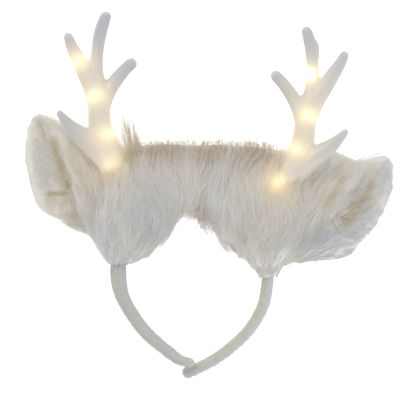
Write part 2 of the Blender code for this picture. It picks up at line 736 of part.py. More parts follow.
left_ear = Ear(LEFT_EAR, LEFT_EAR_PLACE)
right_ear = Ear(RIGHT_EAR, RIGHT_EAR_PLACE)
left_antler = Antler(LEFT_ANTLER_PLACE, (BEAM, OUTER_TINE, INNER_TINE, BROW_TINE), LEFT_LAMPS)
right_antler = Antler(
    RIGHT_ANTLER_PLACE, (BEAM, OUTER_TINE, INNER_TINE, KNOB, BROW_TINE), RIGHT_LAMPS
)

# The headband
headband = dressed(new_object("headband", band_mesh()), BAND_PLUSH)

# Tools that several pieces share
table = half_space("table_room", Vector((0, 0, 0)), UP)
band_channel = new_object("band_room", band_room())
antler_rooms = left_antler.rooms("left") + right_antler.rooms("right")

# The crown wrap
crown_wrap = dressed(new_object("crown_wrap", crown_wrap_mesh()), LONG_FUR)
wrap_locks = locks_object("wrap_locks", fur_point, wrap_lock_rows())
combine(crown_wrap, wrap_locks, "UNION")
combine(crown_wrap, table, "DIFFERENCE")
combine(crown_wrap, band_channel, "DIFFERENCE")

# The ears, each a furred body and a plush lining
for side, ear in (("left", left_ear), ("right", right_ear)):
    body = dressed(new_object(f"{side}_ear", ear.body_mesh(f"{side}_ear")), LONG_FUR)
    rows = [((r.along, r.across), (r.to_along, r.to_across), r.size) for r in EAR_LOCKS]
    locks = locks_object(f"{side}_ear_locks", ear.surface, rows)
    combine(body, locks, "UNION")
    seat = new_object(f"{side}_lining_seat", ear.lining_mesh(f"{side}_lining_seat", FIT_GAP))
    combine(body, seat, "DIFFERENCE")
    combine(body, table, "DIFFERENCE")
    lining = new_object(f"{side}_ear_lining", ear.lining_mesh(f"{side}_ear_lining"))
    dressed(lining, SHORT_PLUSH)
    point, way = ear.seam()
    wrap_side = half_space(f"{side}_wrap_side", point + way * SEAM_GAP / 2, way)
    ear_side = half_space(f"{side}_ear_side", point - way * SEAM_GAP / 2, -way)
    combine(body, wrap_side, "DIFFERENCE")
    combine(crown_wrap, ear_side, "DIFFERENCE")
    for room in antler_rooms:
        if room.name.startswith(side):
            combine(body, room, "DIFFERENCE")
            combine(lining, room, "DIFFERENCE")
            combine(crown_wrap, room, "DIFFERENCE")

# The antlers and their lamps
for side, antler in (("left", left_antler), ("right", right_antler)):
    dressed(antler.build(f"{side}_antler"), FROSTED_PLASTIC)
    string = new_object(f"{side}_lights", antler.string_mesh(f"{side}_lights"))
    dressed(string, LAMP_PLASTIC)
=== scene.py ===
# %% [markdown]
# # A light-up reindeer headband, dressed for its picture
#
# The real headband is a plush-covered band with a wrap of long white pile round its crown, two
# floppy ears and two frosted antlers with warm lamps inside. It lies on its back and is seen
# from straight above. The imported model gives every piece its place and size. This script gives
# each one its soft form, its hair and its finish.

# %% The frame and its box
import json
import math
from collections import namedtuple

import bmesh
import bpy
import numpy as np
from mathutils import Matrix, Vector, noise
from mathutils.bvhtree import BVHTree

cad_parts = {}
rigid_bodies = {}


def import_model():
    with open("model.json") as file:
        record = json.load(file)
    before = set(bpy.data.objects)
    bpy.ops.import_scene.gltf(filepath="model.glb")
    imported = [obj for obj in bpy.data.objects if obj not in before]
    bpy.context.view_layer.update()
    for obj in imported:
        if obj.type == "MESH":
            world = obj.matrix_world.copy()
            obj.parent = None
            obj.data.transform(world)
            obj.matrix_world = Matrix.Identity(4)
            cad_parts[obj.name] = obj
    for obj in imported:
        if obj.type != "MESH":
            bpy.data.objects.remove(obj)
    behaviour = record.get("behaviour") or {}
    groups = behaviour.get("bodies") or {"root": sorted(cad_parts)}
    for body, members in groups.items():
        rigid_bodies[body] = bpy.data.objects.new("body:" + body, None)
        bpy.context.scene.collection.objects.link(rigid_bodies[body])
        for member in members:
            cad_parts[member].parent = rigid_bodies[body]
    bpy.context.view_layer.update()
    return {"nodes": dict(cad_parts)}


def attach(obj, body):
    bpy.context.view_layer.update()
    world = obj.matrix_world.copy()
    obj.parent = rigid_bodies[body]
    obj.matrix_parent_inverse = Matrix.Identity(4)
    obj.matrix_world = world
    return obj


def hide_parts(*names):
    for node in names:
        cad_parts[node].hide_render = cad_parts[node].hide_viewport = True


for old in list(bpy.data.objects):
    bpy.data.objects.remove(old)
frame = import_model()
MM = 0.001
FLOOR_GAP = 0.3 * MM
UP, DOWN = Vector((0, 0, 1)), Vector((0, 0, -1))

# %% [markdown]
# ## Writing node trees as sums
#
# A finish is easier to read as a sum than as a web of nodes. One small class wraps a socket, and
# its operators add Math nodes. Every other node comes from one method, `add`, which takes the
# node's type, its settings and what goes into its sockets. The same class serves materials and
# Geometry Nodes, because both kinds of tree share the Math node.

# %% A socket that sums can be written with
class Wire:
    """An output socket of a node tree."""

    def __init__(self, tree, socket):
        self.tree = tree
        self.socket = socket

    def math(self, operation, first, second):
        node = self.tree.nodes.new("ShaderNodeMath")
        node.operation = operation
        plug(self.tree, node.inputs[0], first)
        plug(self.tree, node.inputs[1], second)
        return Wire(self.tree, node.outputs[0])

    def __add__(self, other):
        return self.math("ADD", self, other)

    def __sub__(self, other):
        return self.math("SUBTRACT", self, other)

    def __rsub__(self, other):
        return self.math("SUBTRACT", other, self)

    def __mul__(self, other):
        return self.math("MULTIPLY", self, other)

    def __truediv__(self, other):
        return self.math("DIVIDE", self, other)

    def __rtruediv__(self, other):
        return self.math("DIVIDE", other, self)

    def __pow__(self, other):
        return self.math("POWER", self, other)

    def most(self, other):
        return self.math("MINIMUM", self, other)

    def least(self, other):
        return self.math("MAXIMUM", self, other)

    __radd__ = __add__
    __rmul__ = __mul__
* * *
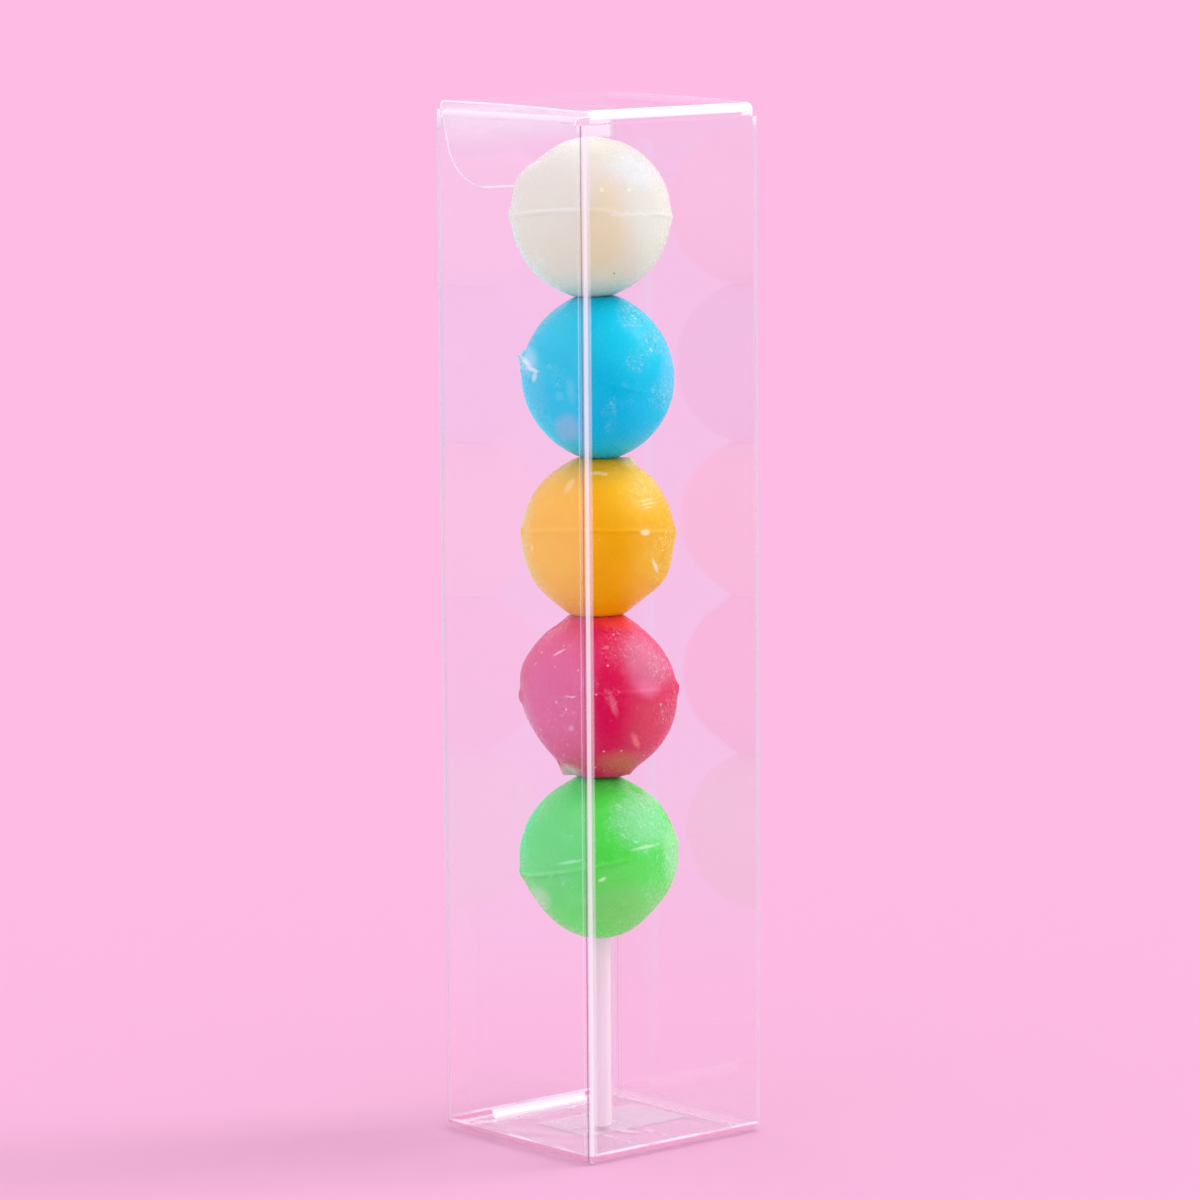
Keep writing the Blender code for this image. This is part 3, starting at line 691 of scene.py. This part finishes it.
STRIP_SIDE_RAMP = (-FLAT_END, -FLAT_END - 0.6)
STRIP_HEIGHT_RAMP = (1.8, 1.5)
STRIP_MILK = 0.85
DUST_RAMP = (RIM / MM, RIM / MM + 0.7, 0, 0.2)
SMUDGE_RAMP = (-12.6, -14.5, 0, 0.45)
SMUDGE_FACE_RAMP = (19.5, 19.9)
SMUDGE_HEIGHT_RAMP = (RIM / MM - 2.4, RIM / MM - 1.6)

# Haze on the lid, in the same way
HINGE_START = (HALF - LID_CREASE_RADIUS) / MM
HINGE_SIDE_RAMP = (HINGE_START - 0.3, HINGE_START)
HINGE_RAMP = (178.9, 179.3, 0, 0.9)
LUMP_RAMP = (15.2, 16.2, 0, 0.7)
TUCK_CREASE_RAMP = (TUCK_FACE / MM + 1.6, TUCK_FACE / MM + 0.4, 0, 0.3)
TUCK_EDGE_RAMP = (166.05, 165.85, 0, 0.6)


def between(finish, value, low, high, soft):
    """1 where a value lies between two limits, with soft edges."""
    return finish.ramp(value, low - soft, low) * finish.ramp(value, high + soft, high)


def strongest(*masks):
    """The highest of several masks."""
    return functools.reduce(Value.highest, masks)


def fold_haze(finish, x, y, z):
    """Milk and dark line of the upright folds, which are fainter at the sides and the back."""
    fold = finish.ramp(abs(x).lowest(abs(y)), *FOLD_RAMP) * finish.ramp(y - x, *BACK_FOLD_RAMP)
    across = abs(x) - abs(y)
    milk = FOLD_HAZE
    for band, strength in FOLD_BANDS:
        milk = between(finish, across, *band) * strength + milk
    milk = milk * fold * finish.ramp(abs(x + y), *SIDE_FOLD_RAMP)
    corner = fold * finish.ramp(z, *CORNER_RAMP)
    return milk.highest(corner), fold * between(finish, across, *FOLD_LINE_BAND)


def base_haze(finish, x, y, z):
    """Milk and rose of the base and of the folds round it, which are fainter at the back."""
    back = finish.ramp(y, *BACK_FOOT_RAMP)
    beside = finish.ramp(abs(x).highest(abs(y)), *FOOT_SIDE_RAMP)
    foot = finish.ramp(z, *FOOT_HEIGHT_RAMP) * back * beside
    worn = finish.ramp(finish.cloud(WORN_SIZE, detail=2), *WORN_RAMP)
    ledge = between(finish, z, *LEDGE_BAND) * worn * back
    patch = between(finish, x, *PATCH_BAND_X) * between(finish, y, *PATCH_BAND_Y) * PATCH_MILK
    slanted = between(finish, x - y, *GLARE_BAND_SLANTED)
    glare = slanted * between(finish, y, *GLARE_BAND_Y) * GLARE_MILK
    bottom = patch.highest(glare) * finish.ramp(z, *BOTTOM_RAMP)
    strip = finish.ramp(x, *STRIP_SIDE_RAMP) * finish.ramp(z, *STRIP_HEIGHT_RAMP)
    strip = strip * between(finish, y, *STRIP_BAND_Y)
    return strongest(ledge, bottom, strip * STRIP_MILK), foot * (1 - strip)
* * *
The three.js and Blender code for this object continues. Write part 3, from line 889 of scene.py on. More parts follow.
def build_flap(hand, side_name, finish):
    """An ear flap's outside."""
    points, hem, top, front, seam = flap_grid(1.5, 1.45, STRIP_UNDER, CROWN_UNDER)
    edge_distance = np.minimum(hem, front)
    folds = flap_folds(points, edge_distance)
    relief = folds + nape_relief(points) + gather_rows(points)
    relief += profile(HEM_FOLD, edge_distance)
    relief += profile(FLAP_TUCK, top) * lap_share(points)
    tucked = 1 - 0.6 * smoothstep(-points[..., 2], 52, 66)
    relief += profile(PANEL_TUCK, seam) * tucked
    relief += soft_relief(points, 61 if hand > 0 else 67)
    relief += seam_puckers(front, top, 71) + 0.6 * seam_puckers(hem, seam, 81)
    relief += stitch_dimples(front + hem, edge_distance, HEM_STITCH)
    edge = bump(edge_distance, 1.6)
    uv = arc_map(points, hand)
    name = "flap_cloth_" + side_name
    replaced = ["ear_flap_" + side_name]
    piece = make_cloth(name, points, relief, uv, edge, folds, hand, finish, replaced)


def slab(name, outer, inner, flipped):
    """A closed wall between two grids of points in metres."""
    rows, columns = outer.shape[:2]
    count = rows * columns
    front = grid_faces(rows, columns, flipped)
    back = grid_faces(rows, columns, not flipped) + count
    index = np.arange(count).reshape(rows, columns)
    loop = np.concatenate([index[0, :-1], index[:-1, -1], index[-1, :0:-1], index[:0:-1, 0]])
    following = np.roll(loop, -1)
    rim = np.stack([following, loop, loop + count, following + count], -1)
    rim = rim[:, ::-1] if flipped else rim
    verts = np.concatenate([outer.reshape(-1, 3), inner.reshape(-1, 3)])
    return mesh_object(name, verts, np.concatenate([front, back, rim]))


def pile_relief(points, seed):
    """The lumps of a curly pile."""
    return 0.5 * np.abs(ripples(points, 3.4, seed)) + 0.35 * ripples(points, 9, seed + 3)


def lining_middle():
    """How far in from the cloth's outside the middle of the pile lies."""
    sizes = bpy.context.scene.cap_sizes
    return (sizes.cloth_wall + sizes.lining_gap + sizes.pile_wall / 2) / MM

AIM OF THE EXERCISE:
Print, from the entries above, the line with "# The antlers and their lamps", the line with "obj.parent = None" and all lines between them, exactly and with nothing else.

ANSWER IN FULL:
# The antlers and their lamps
for side, antler in (("left", left_antler), ("right", right_antler)):
    dressed(antler.build(f"{side}_antler"), FROSTED_PLASTIC)
    string = new_object(f"{side}_lights", antler.string_mesh(f"{side}_lights"))
    dressed(string, LAMP_PLASTIC)
=== scene.py ===
# %% [markdown]
# # A light-up reindeer headband, dressed for its picture
#
# The real headband is a plush-covered band with a wrap of long white pile round its crown, two
# floppy ears and two frosted antlers with warm lamps inside. It lies on its back and is seen
# from straight above. The imported model gives every piece its place and size. This script gives
# each one its soft form, its hair and its finish.

# %% The frame and its box
import json
import math
from collections import namedtuple

import bmesh
import bpy
import numpy as np
from mathutils import Matrix, Vector, noise
from mathutils.bvhtree import BVHTree

cad_parts = {}
rigid_bodies = {}


def import_model():
    with open("model.json") as file:
        record = json.load(file)
    before = set(bpy.data.objects)
    bpy.ops.import_scene.gltf(filepath="model.glb")
    imported = [obj for obj in bpy.data.objects if obj not in before]
    bpy.context.view_layer.update()
    for obj in imported:
        if obj.type == "MESH":
            world = obj.matrix_world.copy()
            obj.parent = None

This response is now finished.